Don’t trust the CBO score

Greg Mankiw underscores something I keep saying: The Congressional Budget Office scores legislation statically, meaning that they assume the path of GDP is unchanged. But the path of GDP would not remain unchanged:

Recall that the bill raises taxes substantially. Some of these tax hikes are the explicit tax increases on capital income to pay for the insurance subsidies. Some of these tax hikes are the implicit marginal rate increases from the phase-out of the insurance subsidies as a person’s income rises. Both of these would be expected to reduce GDP growth. Indeed, to be very wonkish about it, these tax changes could have especially large GDP effects.

Also, we all know about the bogus “doc fix” problem in the CBO numbers, wherein the score assumes big future cuts in Medicare reimbursements that will never happen. Keith Hennessey points out that the reconciliation bill creates a new “doc fix” problem in Medicaid. Starting in 2015, the bill states that Medicaid reimbursements will be cut by $29 billion (over the remaining five years in the ten-year budget window).
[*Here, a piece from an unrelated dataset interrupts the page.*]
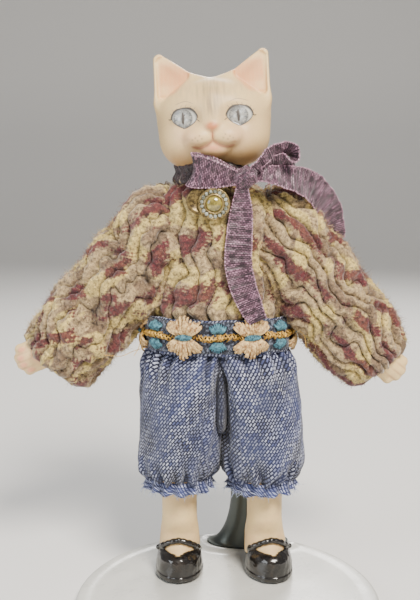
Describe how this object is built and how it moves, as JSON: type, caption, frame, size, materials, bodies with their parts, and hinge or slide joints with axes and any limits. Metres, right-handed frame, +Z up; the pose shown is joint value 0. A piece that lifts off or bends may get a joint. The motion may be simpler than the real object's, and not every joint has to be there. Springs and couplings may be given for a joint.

Obviously, that will never happen either.

The static scoring is simply how business is done at the CBO, despite the unrealism of it, but the new funding cliff in Medicaid is simply dishonest. (And remember, the Democrats needed every penny of purported savings in order to get their bill across the line where it can be considered in the Senate under reconciliation instructions.) Now that Congress has learned to rig CBO scores by including blatant lies, I think the CBO isn’t useful any more.